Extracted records
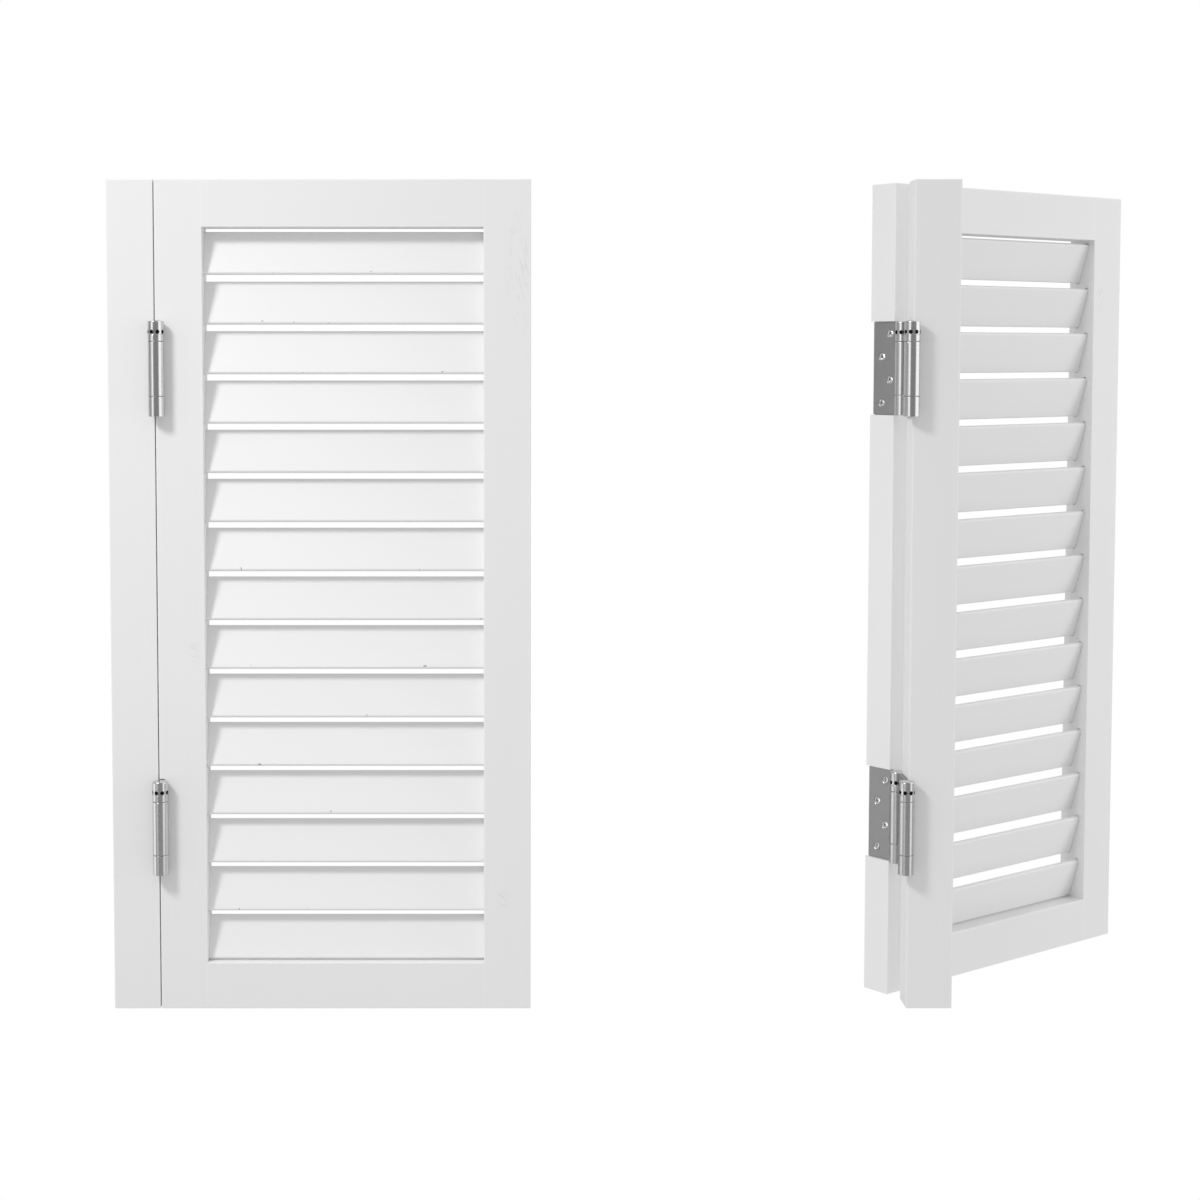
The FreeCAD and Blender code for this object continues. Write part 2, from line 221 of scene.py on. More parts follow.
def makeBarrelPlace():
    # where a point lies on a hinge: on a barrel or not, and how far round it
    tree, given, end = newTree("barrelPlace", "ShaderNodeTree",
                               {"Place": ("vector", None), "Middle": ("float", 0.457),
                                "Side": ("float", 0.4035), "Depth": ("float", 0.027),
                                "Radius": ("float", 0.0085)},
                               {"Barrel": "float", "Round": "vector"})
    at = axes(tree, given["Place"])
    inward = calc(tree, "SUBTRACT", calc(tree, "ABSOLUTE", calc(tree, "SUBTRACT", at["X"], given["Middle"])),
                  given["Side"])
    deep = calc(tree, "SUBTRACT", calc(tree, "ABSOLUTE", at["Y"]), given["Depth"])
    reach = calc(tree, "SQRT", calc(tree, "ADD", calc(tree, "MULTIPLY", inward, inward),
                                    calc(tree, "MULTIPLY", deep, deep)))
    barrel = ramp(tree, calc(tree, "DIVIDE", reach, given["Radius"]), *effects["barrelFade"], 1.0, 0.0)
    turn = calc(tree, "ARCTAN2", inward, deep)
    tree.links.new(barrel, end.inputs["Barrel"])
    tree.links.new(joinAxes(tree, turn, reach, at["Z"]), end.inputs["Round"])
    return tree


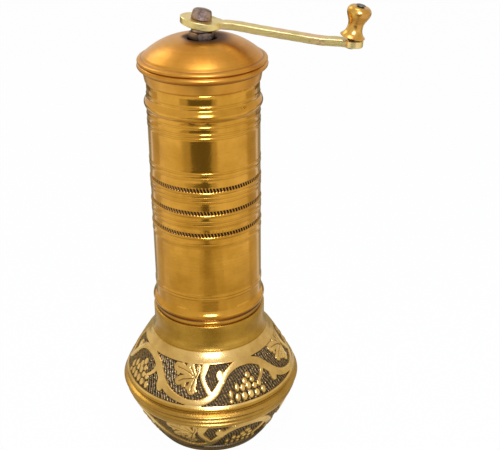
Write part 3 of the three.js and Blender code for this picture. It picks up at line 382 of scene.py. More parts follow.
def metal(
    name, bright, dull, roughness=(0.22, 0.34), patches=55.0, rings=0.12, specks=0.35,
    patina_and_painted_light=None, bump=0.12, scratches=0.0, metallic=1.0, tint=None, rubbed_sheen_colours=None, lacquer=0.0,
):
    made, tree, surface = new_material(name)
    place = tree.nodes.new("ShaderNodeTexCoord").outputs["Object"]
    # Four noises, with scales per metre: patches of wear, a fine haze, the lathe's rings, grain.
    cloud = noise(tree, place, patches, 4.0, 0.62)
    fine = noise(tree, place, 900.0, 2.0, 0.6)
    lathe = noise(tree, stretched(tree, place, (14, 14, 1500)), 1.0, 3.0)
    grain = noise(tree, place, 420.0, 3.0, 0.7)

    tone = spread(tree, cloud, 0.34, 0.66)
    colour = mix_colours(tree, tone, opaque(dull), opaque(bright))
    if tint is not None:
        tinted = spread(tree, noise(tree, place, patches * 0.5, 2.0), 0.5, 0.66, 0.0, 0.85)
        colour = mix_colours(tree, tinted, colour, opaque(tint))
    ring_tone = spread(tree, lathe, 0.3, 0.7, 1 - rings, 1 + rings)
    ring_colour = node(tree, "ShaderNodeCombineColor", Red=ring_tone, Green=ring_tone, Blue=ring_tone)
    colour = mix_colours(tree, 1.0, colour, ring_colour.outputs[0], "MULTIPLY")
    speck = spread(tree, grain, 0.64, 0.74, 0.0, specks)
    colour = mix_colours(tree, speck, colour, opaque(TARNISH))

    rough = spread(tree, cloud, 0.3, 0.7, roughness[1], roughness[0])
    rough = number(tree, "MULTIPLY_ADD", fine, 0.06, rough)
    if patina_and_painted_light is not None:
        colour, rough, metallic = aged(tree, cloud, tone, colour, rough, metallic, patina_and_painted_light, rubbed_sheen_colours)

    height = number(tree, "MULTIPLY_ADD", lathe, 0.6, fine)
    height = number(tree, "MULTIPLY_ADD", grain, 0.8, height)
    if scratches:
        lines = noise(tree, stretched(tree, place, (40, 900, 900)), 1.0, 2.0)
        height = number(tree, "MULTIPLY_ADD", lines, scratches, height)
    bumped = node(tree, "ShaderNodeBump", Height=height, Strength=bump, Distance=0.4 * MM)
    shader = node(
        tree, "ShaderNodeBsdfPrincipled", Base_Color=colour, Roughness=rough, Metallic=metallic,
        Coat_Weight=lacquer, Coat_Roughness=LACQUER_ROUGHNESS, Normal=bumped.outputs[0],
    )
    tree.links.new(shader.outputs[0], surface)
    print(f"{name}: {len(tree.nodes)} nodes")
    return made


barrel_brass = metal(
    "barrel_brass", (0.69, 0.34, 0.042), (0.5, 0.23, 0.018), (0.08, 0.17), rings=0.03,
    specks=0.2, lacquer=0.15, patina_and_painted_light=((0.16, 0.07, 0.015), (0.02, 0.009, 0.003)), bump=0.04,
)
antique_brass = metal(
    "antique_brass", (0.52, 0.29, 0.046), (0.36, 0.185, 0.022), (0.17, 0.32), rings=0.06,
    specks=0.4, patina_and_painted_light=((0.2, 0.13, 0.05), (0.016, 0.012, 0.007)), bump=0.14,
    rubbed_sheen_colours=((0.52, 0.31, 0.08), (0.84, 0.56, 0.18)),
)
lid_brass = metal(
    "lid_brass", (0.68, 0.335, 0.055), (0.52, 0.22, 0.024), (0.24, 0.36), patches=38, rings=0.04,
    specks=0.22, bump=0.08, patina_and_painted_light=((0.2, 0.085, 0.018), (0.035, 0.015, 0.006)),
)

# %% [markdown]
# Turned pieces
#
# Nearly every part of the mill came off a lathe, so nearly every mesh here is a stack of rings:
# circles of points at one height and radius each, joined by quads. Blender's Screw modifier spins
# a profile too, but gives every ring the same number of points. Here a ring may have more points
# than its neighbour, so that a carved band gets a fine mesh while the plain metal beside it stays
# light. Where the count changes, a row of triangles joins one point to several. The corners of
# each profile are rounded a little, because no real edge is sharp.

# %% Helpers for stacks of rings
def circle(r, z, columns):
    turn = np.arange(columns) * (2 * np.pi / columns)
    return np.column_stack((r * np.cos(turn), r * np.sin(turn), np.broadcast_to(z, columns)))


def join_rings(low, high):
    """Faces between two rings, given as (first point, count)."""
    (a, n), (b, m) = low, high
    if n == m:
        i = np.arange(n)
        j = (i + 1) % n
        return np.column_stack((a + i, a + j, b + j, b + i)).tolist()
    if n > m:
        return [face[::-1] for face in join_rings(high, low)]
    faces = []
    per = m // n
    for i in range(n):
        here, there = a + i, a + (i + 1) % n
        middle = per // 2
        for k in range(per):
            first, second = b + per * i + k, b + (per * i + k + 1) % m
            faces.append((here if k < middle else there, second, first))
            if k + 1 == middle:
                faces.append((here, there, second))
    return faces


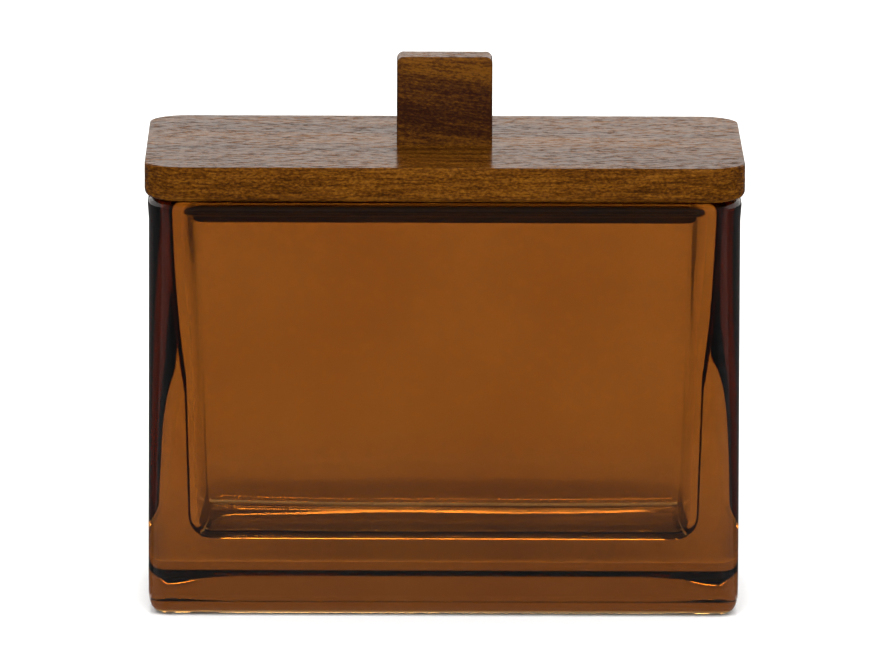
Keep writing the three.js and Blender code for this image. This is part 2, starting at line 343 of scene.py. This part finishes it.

• _Written instruction_
Return every line above that contains the word "scene".

• _Full solution_
The FreeCAD and Blender code for this object continues. Write part 2, from line 221 of scene.py on. More parts follow.
Write part 3 of the three.js and Blender code for this picture. It picks up at line 382 of scene.py. More parts follow.
Keep writing the three.js and Blender code for this image. This is part 2, starting at line 343 of scene.py. This part finishes it.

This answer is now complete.